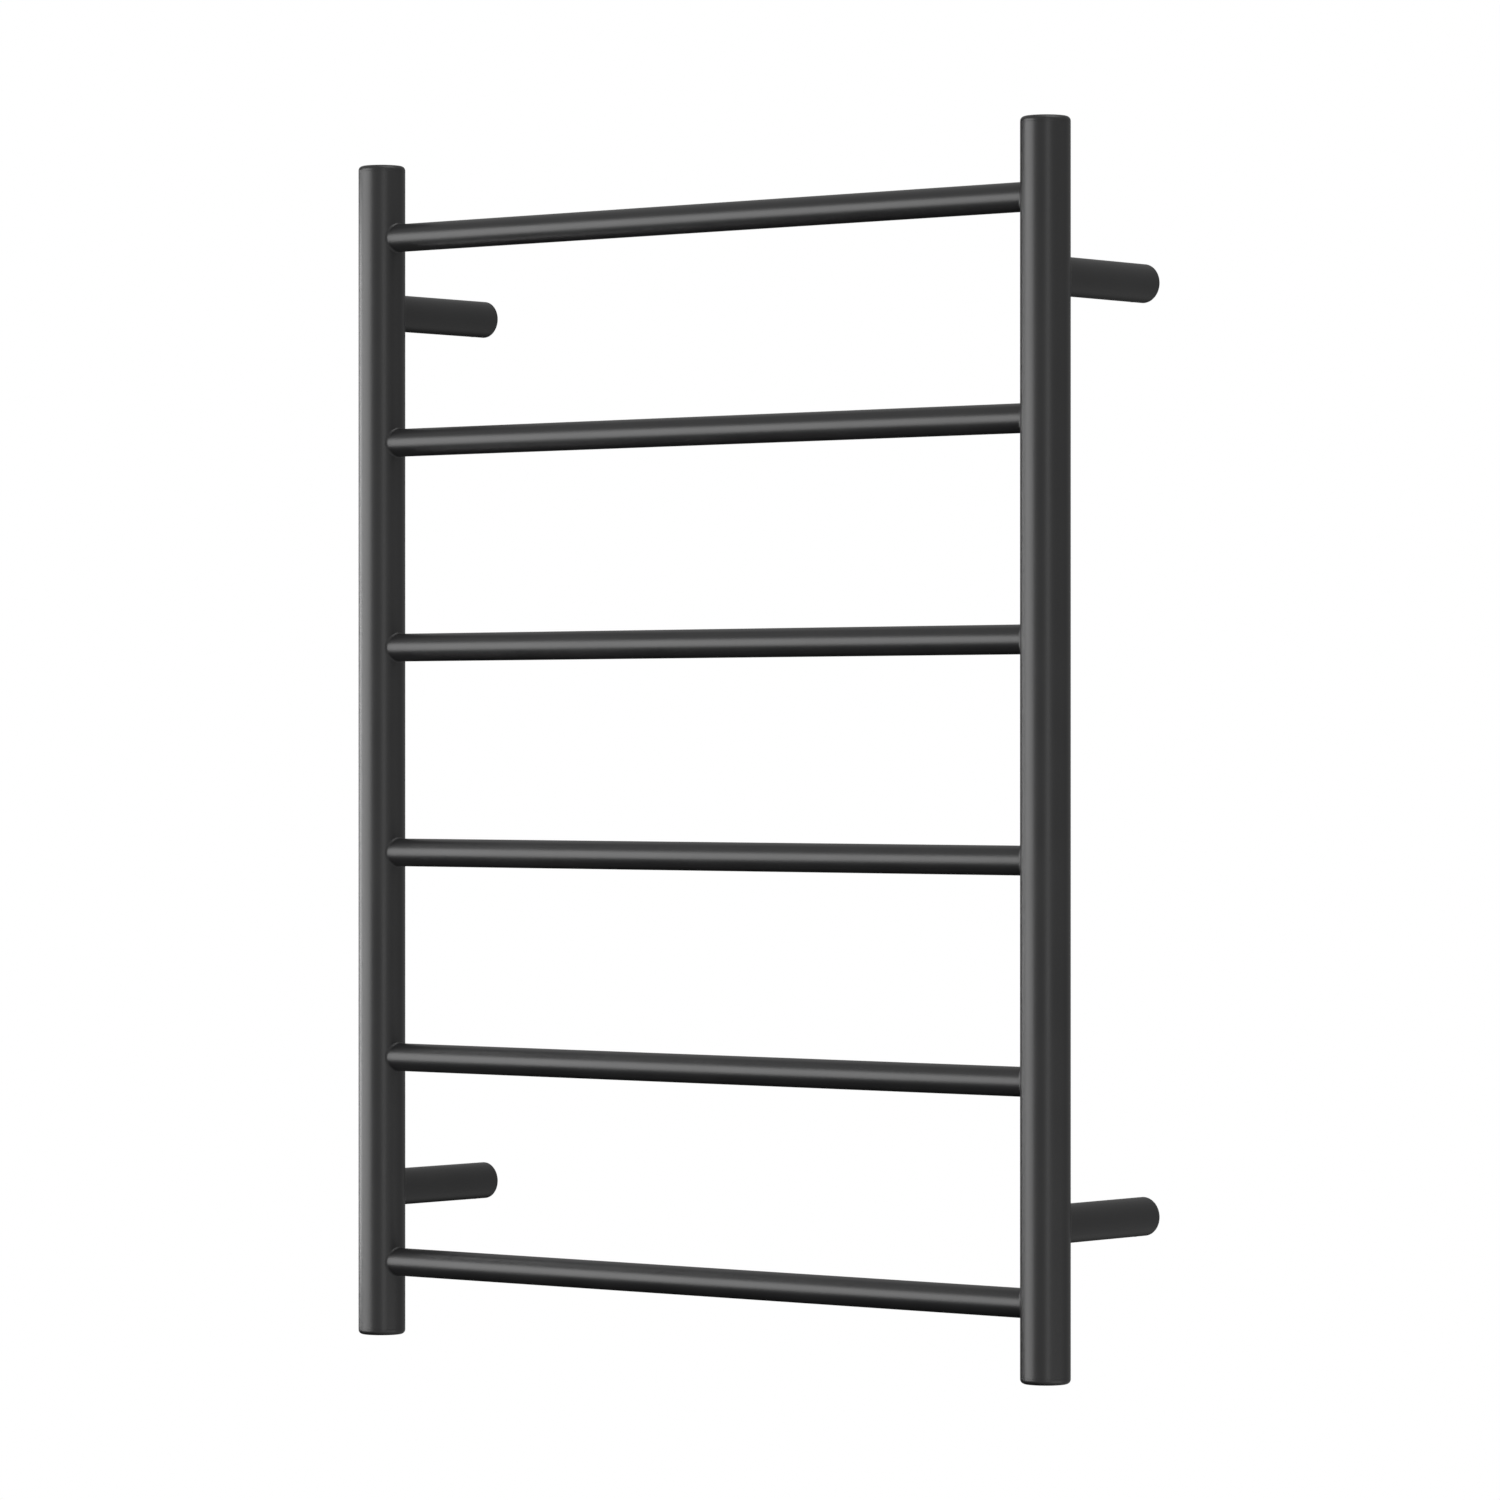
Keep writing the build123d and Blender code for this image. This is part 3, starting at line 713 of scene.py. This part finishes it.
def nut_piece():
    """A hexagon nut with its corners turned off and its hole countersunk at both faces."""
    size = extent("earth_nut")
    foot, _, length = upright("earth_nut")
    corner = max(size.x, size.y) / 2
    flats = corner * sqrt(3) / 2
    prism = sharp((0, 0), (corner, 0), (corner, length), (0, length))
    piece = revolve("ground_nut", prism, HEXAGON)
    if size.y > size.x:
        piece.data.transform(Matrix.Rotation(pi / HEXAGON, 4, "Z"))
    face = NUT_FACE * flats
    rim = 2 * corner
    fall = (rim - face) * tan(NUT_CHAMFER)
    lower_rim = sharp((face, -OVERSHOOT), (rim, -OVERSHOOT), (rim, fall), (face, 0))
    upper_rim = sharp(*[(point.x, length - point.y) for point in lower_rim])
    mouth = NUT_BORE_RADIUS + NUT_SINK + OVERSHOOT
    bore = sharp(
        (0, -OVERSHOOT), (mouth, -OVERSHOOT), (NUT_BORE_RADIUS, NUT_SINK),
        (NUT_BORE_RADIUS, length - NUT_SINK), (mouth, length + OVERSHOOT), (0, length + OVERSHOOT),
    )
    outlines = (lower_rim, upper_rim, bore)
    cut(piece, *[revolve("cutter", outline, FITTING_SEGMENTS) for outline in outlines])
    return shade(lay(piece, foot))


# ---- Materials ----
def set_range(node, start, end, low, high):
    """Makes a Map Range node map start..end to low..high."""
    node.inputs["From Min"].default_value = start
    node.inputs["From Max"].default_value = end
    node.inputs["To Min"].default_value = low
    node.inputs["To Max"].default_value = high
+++
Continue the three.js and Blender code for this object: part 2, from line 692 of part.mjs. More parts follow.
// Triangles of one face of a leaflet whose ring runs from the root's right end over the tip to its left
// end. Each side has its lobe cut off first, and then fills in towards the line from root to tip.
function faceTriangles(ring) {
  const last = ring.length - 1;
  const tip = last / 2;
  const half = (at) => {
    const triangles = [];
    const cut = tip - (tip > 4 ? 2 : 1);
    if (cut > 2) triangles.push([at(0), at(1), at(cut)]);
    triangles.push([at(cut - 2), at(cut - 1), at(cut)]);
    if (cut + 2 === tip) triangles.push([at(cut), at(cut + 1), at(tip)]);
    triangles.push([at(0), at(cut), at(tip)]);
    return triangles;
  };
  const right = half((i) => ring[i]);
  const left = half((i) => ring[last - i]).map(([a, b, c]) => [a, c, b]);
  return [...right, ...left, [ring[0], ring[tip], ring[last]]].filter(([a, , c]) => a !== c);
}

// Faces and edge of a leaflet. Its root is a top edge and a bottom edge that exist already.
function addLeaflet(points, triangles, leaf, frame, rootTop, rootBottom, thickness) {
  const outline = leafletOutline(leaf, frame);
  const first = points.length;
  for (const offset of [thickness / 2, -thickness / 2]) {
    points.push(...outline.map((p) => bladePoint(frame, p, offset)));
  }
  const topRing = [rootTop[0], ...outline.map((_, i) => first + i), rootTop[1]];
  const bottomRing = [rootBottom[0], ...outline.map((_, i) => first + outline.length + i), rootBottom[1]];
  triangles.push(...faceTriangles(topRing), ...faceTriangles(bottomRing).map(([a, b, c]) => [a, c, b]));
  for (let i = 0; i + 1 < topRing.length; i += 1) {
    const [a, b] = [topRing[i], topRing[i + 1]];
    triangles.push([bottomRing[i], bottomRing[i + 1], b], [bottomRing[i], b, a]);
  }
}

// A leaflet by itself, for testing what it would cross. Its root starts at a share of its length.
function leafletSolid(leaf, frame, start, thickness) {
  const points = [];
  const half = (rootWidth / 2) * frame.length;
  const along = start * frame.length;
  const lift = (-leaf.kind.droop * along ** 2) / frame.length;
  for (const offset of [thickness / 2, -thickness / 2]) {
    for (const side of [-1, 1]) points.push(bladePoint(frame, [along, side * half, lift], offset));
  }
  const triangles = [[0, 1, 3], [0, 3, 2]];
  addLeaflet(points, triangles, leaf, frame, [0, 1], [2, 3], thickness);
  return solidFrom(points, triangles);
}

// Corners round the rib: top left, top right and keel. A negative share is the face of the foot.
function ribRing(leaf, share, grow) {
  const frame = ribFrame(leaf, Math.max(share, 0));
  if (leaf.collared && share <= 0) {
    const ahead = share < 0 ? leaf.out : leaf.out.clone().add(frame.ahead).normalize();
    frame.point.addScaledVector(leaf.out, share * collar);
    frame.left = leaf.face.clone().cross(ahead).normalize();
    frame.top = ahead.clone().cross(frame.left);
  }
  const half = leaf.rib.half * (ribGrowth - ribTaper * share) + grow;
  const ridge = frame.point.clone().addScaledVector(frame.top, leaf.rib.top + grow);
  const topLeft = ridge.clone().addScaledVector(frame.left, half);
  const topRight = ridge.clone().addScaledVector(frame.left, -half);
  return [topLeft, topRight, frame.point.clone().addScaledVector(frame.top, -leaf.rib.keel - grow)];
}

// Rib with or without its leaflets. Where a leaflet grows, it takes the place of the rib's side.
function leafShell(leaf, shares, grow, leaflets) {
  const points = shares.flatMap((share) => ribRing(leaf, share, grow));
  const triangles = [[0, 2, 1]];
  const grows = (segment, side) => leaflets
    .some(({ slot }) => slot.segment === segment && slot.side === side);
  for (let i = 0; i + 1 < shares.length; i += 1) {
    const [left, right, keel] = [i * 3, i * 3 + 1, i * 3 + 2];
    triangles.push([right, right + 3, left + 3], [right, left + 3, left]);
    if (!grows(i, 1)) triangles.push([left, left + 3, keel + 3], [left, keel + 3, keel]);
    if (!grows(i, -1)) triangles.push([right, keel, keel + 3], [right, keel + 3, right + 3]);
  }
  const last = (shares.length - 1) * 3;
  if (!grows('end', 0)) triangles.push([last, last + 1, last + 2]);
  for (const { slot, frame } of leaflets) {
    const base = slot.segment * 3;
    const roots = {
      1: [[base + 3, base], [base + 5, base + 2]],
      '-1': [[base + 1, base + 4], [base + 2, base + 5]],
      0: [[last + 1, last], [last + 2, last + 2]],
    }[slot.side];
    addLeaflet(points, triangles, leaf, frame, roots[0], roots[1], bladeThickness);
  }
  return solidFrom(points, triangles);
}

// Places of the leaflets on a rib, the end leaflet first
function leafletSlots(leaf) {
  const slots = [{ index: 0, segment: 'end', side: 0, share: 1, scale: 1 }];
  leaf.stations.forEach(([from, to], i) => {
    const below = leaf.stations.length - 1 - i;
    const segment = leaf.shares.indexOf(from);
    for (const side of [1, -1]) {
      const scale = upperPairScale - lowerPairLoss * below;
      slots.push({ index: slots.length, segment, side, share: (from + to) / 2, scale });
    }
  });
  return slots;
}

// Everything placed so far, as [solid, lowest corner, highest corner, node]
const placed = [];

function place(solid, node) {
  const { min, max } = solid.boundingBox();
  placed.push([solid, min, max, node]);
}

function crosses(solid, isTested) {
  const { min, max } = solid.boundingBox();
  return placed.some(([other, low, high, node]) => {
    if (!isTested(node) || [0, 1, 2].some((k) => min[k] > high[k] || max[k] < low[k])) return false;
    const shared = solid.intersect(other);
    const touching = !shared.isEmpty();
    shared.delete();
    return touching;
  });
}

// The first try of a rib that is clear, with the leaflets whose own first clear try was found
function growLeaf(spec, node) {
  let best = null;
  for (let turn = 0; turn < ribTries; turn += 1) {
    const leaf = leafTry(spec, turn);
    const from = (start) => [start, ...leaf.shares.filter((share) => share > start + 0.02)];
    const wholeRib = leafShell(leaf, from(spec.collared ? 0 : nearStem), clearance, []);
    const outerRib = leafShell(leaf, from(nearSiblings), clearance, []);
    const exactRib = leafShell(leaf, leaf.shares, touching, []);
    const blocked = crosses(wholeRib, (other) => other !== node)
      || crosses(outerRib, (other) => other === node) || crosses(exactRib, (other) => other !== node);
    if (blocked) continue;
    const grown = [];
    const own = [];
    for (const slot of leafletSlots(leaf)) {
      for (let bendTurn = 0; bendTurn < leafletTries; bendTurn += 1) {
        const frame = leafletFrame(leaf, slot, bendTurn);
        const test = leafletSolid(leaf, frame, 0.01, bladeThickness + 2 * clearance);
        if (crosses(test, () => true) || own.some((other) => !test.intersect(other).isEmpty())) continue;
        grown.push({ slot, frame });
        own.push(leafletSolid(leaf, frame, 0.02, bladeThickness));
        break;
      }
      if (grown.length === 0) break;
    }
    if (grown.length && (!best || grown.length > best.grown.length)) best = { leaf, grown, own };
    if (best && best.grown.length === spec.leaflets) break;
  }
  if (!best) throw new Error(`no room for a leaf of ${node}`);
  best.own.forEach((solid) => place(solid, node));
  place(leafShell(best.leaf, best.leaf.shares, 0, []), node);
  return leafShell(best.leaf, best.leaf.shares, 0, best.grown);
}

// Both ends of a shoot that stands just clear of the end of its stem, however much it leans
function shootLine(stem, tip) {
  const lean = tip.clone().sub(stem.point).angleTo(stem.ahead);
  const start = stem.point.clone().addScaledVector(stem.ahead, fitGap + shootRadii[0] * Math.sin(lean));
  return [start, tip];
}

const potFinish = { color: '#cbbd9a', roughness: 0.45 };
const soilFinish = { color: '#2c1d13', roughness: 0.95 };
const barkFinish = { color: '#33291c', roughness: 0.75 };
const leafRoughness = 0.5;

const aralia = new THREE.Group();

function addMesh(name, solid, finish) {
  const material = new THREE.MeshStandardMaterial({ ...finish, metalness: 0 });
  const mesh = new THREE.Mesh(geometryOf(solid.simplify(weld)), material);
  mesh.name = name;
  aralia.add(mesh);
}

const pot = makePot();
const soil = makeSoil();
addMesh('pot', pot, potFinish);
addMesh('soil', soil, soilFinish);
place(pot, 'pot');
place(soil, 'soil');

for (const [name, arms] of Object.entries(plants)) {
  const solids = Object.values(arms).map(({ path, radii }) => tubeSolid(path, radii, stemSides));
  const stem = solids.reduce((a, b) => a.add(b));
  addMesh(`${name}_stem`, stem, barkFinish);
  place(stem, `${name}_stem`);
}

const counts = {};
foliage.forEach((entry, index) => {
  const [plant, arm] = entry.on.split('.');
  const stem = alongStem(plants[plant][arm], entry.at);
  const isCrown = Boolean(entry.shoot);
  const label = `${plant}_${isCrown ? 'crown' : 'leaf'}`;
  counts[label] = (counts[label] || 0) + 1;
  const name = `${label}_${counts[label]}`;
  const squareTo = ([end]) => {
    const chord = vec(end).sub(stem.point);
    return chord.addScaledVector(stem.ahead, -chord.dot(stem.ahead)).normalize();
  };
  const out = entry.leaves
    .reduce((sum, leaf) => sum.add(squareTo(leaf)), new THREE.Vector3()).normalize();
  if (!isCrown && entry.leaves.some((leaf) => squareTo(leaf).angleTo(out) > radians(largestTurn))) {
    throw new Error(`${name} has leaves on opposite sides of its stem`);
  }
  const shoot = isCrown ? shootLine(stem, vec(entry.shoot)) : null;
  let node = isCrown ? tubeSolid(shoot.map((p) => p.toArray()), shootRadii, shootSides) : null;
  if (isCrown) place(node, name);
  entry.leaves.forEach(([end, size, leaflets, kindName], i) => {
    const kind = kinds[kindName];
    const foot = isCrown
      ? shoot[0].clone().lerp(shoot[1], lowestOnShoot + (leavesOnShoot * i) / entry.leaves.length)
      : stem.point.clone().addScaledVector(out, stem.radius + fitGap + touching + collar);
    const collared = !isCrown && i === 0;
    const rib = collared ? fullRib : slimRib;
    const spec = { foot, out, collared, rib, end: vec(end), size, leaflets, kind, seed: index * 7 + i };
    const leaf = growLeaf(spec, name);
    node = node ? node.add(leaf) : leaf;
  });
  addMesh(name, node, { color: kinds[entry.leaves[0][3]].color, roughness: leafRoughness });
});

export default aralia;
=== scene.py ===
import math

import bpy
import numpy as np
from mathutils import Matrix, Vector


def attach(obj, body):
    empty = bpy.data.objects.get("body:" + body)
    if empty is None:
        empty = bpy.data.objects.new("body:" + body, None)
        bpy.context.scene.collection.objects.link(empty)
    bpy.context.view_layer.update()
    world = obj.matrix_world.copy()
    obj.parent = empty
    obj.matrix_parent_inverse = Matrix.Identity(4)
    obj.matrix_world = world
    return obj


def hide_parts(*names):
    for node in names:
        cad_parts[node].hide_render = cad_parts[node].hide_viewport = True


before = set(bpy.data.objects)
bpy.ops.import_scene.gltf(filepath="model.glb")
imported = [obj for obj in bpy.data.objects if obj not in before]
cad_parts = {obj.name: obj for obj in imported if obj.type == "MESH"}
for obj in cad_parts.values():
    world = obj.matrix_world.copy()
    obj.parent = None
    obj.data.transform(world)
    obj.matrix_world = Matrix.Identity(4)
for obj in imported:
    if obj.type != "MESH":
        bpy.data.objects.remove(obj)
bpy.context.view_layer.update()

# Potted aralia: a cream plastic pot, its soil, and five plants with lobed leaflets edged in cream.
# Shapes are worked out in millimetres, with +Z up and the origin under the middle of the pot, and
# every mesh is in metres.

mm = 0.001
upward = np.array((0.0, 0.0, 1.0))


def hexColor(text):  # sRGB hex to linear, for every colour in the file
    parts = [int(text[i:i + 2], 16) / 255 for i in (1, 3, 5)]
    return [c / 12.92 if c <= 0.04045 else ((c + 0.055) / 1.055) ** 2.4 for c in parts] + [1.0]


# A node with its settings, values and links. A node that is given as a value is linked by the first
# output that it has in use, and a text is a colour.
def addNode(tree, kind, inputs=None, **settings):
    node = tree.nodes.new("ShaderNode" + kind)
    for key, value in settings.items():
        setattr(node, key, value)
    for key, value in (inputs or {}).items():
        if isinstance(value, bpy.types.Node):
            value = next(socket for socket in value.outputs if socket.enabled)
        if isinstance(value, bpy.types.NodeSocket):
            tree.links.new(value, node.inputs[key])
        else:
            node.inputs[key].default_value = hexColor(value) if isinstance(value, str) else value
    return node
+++
Using the entries above, give again exactly the lines from the line holding "bpy.data.objects.remove(obj)" through the line holding "return [c /". Include both end lines and nothing else.

        bpy.data.objects.remove(obj)
bpy.context.view_layer.update()

# Potted aralia: a cream plastic pot, its soil, and five plants with lobed leaflets edged in cream.
# Shapes are worked out in millimetres, with +Z up and the origin under the middle of the pot, and
# every mesh is in metres.

mm = 0.001
upward = np.array((0.0, 0.0, 1.0))


def hexColor(text):  # sRGB hex to linear, for every colour in the file
    parts = [int(text[i:i + 2], 16) / 255 for i in (1, 3, 5)]
    return [c / 12.92 if c <= 0.04045 else ((c + 0.055) / 1.055) ** 2.4 for c in parts] + [1.0]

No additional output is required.